A legislative committee is drafting a bill that proposes a constitutional amendment to ensure no net loss of public land or access, should Wyoming gain control of federal holdings, a lawmaker said Monday.
Lawmakers on the Select Federal Land Management Committee will consider the bill at a meeting in Riverton on Nov. 9. At the same meeting, committee members have scheduled discussion of a study that concludes that Wyoming’s management of federal lands is an improbable proposition.
The committee’s agenda lists “Draft Legislation: Public Lands-Constitutional Amendment (17LSO-179)” as an action and discussion item. By press time Monday, a week and a day before the meeting, the draft bill was not available for public review.
“It should be out in a day or two,” for the public to see, committee member Sen. Eli Bebout (R, SD-26, Riverton) said Monday. “I’m going to fine-tune it this week.”
“What it essentially says is there will be no net loss of any land should it be transferred from the federal government to the state,” Bebout said.
The draft bill proposes a constitutional amendment and that would have to be approved by voters. The amendment would guarantee the no-net-loss provision, Bebout said. The proposed constitutional amendment would guarantee continued access and would require transferred lands to be managed under multiple use, sustained yield principles, he said.
“It does not call for a transfer,” Bebout said. “That’s not what any of this is about.”
Bebout said the draft bill and proposed constitutional amendment should put to rest fears that western efforts to transfer federal holdings to states would necessarily lead to land sales and loss of hunting and fishing opportunities, among other things. Americans own 30 million acres or 48 percent of Wyoming as national parks, national forests, wildlife refuges and BLM property.
“There’s a group out there that says we’re trying to sell off lands or privatize them,” Bebout said. Conservation groups have said that if Wyoming were to obtain federal property — a legal improbability — those lands would have to be sold in order to finance management of the lands.
Bebout also said the possibility for a transfer of federal lands is “remote.”
“The only way to do it would take Congressional approval,” he said. “Not in my lifetime or your lifetime will that change.”

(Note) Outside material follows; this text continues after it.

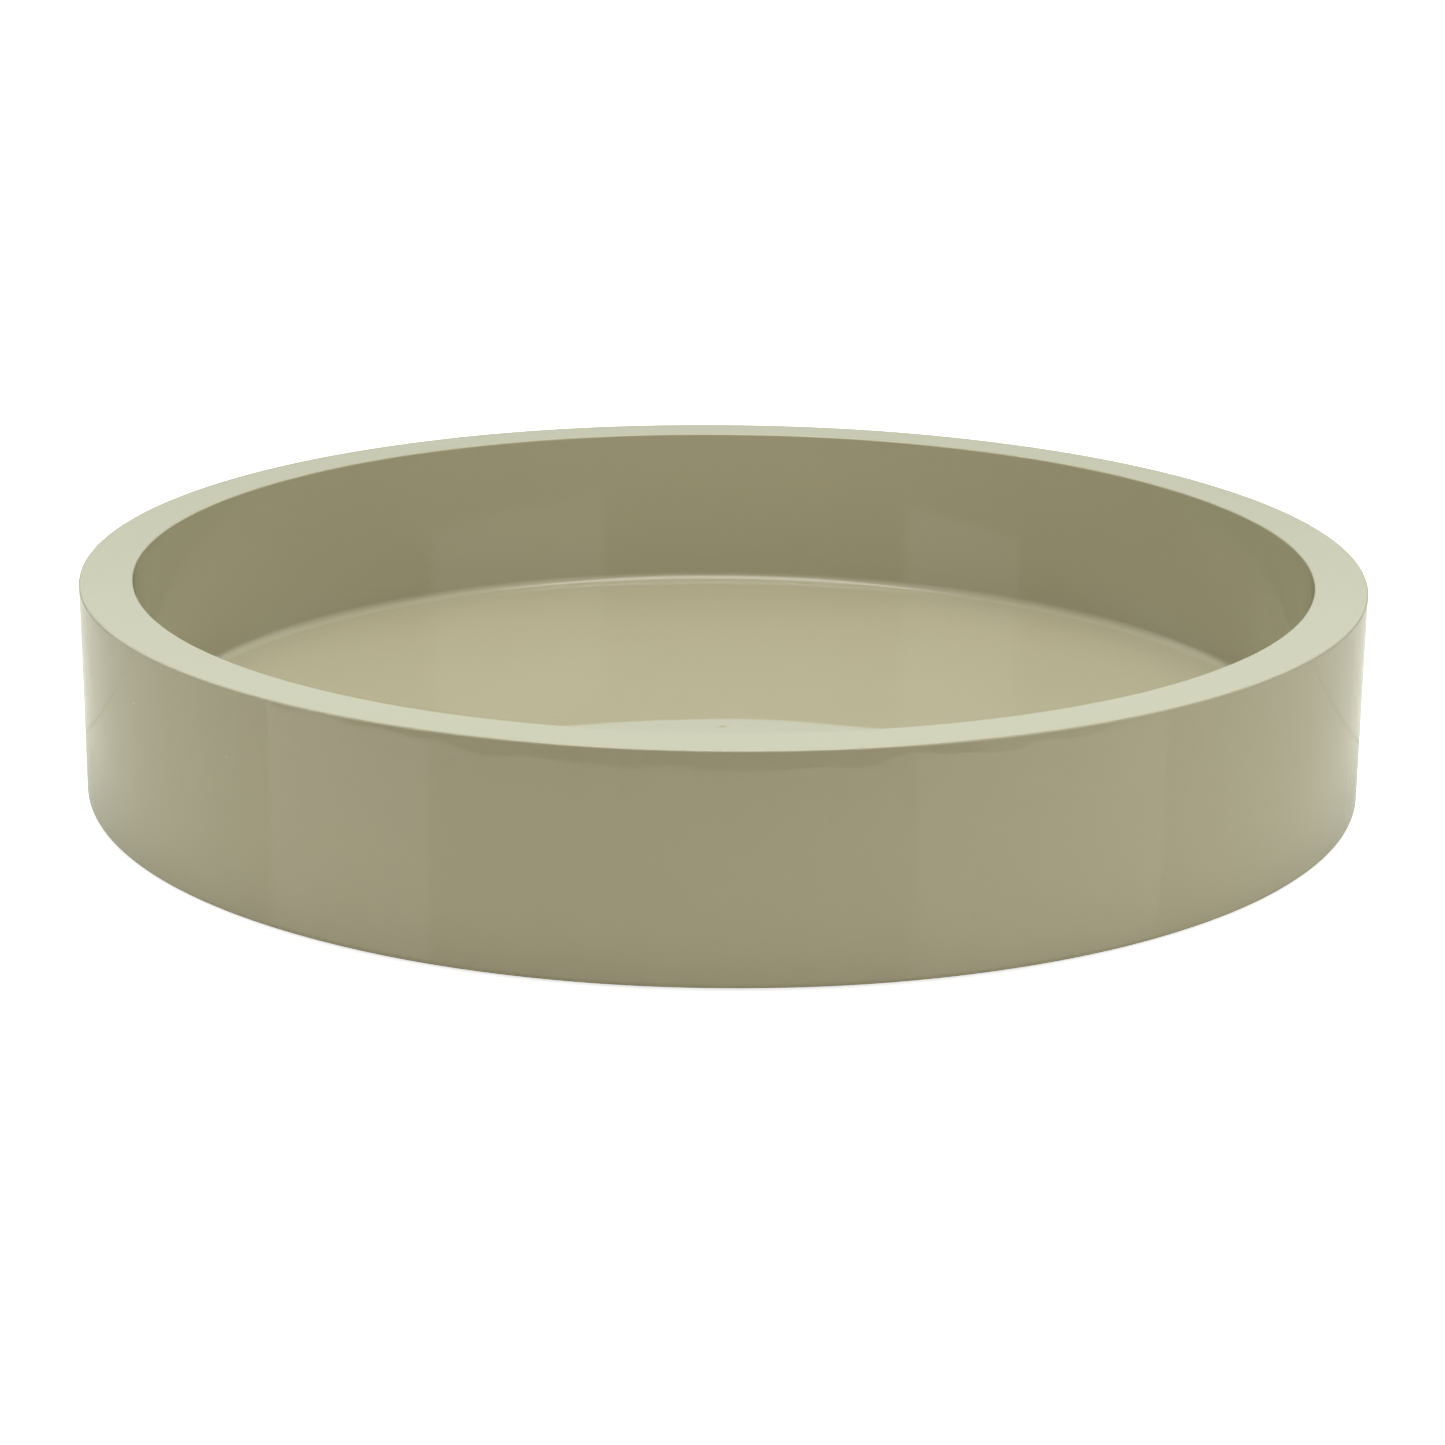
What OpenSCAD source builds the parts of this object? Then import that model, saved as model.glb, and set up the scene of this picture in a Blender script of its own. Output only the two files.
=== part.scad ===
// Round vanity tray with a straight thick wall: a stack of sheet rings dowelled and glued on a disc,
// sealed in one film of gloss lacquer, standing on a felt pad.
// Origin at the middle of the face it stands on, +Z up.

/* [Tray] */
// Outside diameter of the finished tray
tray_d = 360; // [300:5:420]
// Finished thickness of the wall
wall_t = 14.7; // [13:0.1:20]
// Thickness of one ring: 12 mm sheet as it measures with its glue line
sheet_t = 12.2; // [9:0.1:15]
// Thickness of the floor disc: 12 mm sheet with both faces sanded true
base_t = 11; // [9:0.1:15]

/* [Lacquer] */
// Thickness of the lacquer film
coat_t = 0.3; // [0.2:0.05:0.5]
// Radius on the two edges of the rim
rim_edge_r = 0.6; // [0.6:0.1:3]
// Radius on the bottom outside edge
foot_edge_r = 1.6; // [0.6:0.1:4]
// Radius of the cove where the floor meets the wall
cove_r = 2.5; // [0.5:0.1:4]

/* [Dowels] */
// Diameter of a dowel
dowel_d = 6; // [4:0.5:6.5]
// Number of dowels round the wall
dowel_count = 8; // [4:1:12]
// Depth of the blind dowel holes in the disc and in the rim ring
dowel_socket = 8; // [5:0.5:8.5]

/* [Felt] */
// Thickness of the felt pad
felt_t = 1.2; // [0.8:0.1:2]
// How far the pad's edge stays inside the tray's outside
felt_inset = 8; // [5:0.5:20]

/* [Hidden] */
$fn = 180;

ring_count = 4;
outer_r = tray_d / 2;
inner_r = outer_r - wall_t;
felt_r = outer_r - felt_inset;
core_outer_r = outer_r - coat_t;
core_inner_r = inner_r + coat_t;
dowel_circle_r = (core_outer_r + core_inner_r) / 2;

foot_z = felt_t - coat_t;
base_top_z = felt_t + base_t;
floor_z = base_top_z + coat_t;
core_top_z = base_top_z + ring_count * sheet_t;
rim_z = core_top_z + coat_t;
dowel_bottom_z = base_top_z - dowel_socket;
dowel_top_z = core_top_z - sheet_t + dowel_socket;

// What is left of a square corner outside its round: the corner points to +X +Y
module corner_waste(r) {
    difference() {
        square(r);
        circle(r);
    }
}

// Cross-section of the wall from z0 up, "skin" inside the finished surface
module wall_section(z0, skin) {
    edge_r = rim_edge_r - skin;
    in_r = inner_r + skin;
    out_r = outer_r - skin;
    top_z = rim_z - skin;
    difference() {
        translate([in_r, z0]) square([out_r - in_r, top_z - z0]);
        translate([out_r - edge_r, top_z - edge_r]) corner_waste(edge_r);
        translate([in_r + edge_r, top_z - edge_r]) mirror([1, 0]) corner_waste(edge_r);
    }
}

// Cross-section of the floor disc, "skin" inside the finished surface
module base_section(skin) {
    edge_r = foot_edge_r - skin;
    out_r = outer_r - skin;
    low_z = foot_z + skin;
    difference() {
        translate([0, low_z]) square([out_r, floor_z - skin - low_z]);
        translate([out_r - edge_r, low_z + edge_r]) mirror([0, 1]) corner_waste(edge_r);
    }
}

// Cross-section of the whole finished tray, with its cove
module finished_section() {
    base_section(0);
    wall_section(floor_z, 0);
    translate([inner_r - cove_r, floor_z + cove_r]) mirror([0, 1]) corner_waste(cove_r);
}

// Cross-section of the wood under the lacquer
module core_section() {
    base_section(coat_t);
    wall_section(base_top_z, coat_t);
}

// Upright cylinders on the dowel circle: the dowels themselves, or the holes that they fill
module dowel_set(z0, z1) {
    for (i = [0:dowel_count - 1])
        rotate([0, 0, (i + 0.5) * 360 / dowel_count])
            translate([dowel_circle_r, 0, z0])
                cylinder(d = dowel_d, h = z1 - z0, $fn = 48);
}

// A plain ring of sheet, "level" rings above the disc, drilled right through for the dowels
module wall_ring(level) {
    ring_z = base_top_z + level * sheet_t;
    difference() {
        translate([0, 0, ring_z]) cylinder(r = core_outer_r, h = sheet_t);
        translate([0, 0, ring_z - 1]) cylinder(r = core_inner_r, h = sheet_t + 2);
        dowel_set(ring_z - 1, ring_z + sheet_t + 1);
    }
}

// The gloss film over the wood, open underneath where the felt is glued to the bare disc
module lacquer_coat() {
    color([0.70, 0.69, 0.58])
        rotate_extrude()
            difference() {
                finished_section();
                core_section();
                square([felt_r, felt_t]);
            }
}

// The floor disc with its blind dowel holes
module base_disc() {
    color([0.66, 0.52, 0.36])
        difference() {
            rotate_extrude() base_section(coat_t);
            dowel_set(dowel_bottom_z, base_top_z + 1);
        }
}

module bottom_wall_ring() {
    color([0.71, 0.57, 0.40]) wall_ring(0);
}

module lower_wall_ring() {
    color([0.68, 0.54, 0.38]) wall_ring(1);
}

module upper_wall_ring() {
    color([0.71, 0.57, 0.40]) wall_ring(2);
}

// The top ring with eased edges, its dowel holes blind from below
module rim_ring() {
    ring_z = core_top_z - sheet_t;
    color([0.68, 0.54, 0.38])
        difference() {
            rotate_extrude() wall_section(ring_z, coat_t);
            dowel_set(ring_z - 1, dowel_top_z);
        }
}

module wall_dowels() {
    color([0.86, 0.72, 0.52]) dowel_set(dowel_bottom_z, dowel_top_z);
}

module felt_pad() {
    color([0.20, 0.19, 0.17]) cylinder(r = felt_r, h = felt_t);
}

lacquer_coat();
base_disc();
bottom_wall_ring();
lower_wall_ring();
upper_wall_ring();
rim_ring();
wall_dowels();
felt_pad();
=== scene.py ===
"""Round gloss-lacquer vanity tray on a white floor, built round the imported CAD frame.

Two pieces are made here: the lacquer film and the felt. The wood and the dowels are the CAD's own
nodes, which get a material. All sizes are read from the frame, in metres.
"""
import math

import bpy
import numpy as np
from mathutils import Matrix, Vector


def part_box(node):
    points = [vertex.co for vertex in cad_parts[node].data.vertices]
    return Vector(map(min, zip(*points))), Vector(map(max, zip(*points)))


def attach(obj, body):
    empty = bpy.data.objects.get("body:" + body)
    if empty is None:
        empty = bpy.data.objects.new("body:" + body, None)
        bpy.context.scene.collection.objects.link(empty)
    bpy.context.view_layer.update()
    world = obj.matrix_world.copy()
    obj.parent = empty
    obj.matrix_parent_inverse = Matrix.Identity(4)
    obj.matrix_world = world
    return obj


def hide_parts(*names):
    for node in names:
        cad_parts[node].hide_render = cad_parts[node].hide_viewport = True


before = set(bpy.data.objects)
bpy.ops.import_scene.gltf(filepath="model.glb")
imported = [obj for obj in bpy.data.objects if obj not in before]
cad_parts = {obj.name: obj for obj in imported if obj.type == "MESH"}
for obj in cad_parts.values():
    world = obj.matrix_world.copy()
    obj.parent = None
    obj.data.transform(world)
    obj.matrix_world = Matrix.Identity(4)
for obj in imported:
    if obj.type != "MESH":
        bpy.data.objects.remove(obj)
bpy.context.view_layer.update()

MM = 0.001


# ---------------------------------------------------------------- sizes, all read from the frame

def vertices(node):
    """Every vertex of a CAD node as (distance from the tray's axis, height)."""
    co = np.array([v.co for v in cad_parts[node].data.vertices])
    return np.hypot(co[:, 0], co[:, 1]), co[:, 2]


def widest_at(node, z):
    """The largest radius that a CAD node has at height z."""
    r, height = vertices(node)
    return float(r[np.abs(height - z) < 0.01 * MM].max())


FOOT_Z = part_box("lacquer_coat")[0].z
RIM_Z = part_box("lacquer_coat")[1].z
COAT = RIM_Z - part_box("rim_ring")[1].z
WOOD_FLOOR_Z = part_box("base_disc")[1].z
WOOD_FOOT_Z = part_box("base_disc")[0].z
FLOOR_Z = WOOD_FLOOR_Z + COAT
OUTER_R = float(vertices("lacquer_coat")[0].max())
INNER_R = float(vertices("rim_ring")[0].min()) - COAT
FELT_R = float(vertices("felt_pad")[0].max())
FELT_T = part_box("felt_pad")[1].z
RIM_EDGE = OUTER_R - widest_at("lacquer_coat", RIM_Z)
FOOT_EDGE = OUTER_R - widest_at("lacquer_coat", FOOT_Z)
COVE = INNER_R - widest_at("lacquer_coat", FLOOR_Z)


# ---------------------------------------------------------------- camera

CAMERA_BACK = 5.5702 * OUTER_R
CAMERA_UP = 1.7044 * OUTER_R
CAMERA_AIM = 0.85 * MM
CAMERA_ROLL = math.radians(0.475)
CAMERA_LENS = 91.05
SENSOR = 36


def make_camera():
    """A long lens looking down at a shallow angle, aimed at the middle of the tray's floor."""
    place = Vector((0, -CAMERA_BACK, FLOOR_Z + CAMERA_UP))
    look = Vector((0, 0, FLOOR_Z + CAMERA_AIM)) - place
    data = bpy.data.cameras.new("camera")
    data.sensor_width = SENSOR
    data.lens = CAMERA_LENS
    camera = bpy.data.objects.new("camera", data)
    bpy.context.scene.collection.objects.link(camera)
    camera.matrix_world = (
        Matrix.Translation(place)
        @ look.to_track_quat("-Z", "Y").to_matrix().to_4x4()
        @ Matrix.Rotation(CAMERA_ROLL, 4, "Z")
    )
    bpy.context.scene.camera = camera


# ---------------------------------------------------------------- mesh helpers

GUARD = 0.06 * MM
ON_AXIS = 1e-6 * MM


def line(start, end, steps):
    """Points from start up to, but not at, end.

    A row just inside each end keeps the flat's shading flat right up to the rounding beside it.
    """
    start, end = Vector(start), Vector(end)
    guard = GUARD / (end - start).length
    shares = [0.0, guard] + [i / steps for i in range(1, steps)] + [1.0 - guard]
    return [tuple(start.lerp(end, t)) for t in shares]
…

The bill is on the committee agenda along with the presentation and consideration of a 357-page study on whether Wyoming could and should manage federal lands. The study presents state management of federal holdings as an unlikely proposition. It suggests instead that Wyoming collaborate with the federal government to influence decisions regarding federal land use.
Committee chairwoman Norine Kasperik (R, HD-32, Gillette) said she anticipates citizen involvement during the meeting in Riverton. “It’s been a topic of discussion for the last several years,” she said. “I think there will be a lot of interest in it. There’s certainly a lot of people on either side of the issue.”
Representatives from one conservation group were uncertain what to make of the significant draft legislation that is still secret.
“It’s alarming to me we haven’t even reviewed the [state management of federal land] study and here we have a constitutional amendment,” said Gary Wilmot, director of the Wyoming Outdoor Council. “I just don’t understand why we’re taking a big leap forward before we look at the data we just spent $75,000 gathering.”
Outdoor Council staffer Steff Kessler said the secrecy regarding the bill is somewhat disconcerting. “We really don’t know what it [the bill] would entail.”
The study on Wyoming managing federal land was thorough and underscored the difficulty and expense of the proposition, she said. “We would like to see this report put to rest this entire effort by the Legislature,” to own or control federal property, she said. Instead, the state should “support the current opportunities we have of getting local involvement into our federal land-management processes.”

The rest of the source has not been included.